Più di 480 vittime - in gran parte donne e bambini - a Gaza a causa d'un attacco israeliano. Perfino il controverso Ehud Olmert dichiara apertamente che l'obiettivo del premier è un «Israele non democratico». Non si risparmia il Papa, «colpevole» d'aver espresso all'Angelus il suo dolore per il massacro nella Striscia e implorato di far tacere le armi. «L’operazione è condotta in piena conformità con il diritto internazionale» (!), è la piccata replica dell'ambasciata d'Israele. Dopo la pace, sbeffeggiata dai sedicenti «inclusivi» che per il RearmEurope stanno mettendo a repentaglio i servizi sociali - è diventata innominabile pure la compassione.
Contemporaneamente, sembra che un numero non trascurabile di palestinesi comincino ad averne abbastanza di Hamas. Non è una novità assoluta, nel 2024 un abitante del Territori protetto dall'anonimato aveva rivelato ad «Haaretz» che «Hamas ha danneggiato la nostra lotta e l'ha trasformata in uno strumento utilizzato da elementi oppressivi». Auspicando una nuova e autentica leadership per la resistenza palestinese, l'ignoto interlocutore manifestava sconcerto per il sostegno ad Hamas da parte di donne di Ramallah e Amman, «che non indossano hijab o veli»: «Non sanno - domandava - come Hamas le vede e come vengono rappresentate nel sistema scolastico di Hamas?».

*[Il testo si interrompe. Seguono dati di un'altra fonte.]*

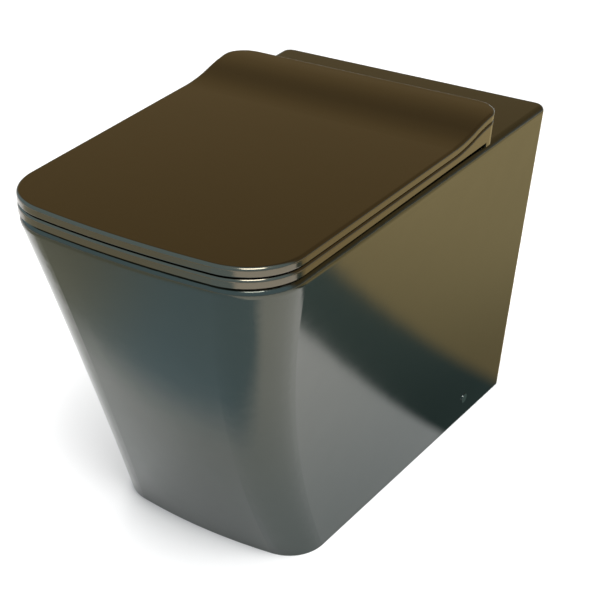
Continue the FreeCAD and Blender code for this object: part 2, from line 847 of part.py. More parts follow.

Adesso pare che il malcontento non si limiti a proteste isolate. Nel frattempo chi lavora per una pace autentica, come NSWAS, Rabbis for Peace e molti altri continua a farlo, malgrado il disprezzo e la noncuranza di governi, gruppi organizzati e mass-media. Ma anche di taluni attivisti/e occidentali, perché prese di posizione quantomeno ambigue arrivano non soltanto dalle donne di Ramallah o giordane, come crede il gazawi sopra ricordato. Anche da noi è tutto un rabbioso scandire slogan di «liberazione dal fiume al mare» consapevoli di ciò che tale presunta «liberazione» comporterebbe per gli israeliani/e, etichettati sbrigativamente come «sionisti» senza che la maggior parte dei manifestanti italiani pro-Pal conosca un iota della storia e delle ragioni del sionismo. Le violenze subìte dalle donne d'Israele sono poi da costoro sistematicamente minimizzate o negate. Non si può negare che per taluni la lotta al «sionismo» altro non sia che un antisemitismo mascherato.
Ebbene, dato che comunque questi attivisti si ostinano a proclamarsi pacifici chiediamo si uniscano alle voci dei due popoli esasperati dalle carneficine dei loro rispettivi rappresentanti, ed esigano soluzioni eque per entrambi, senza che l'uno distrugga l'altro. Più in generale chiediamo fermamente facciano sentire il loro NO a chi da Bruxelles, in nome della pace, prepara la guerra.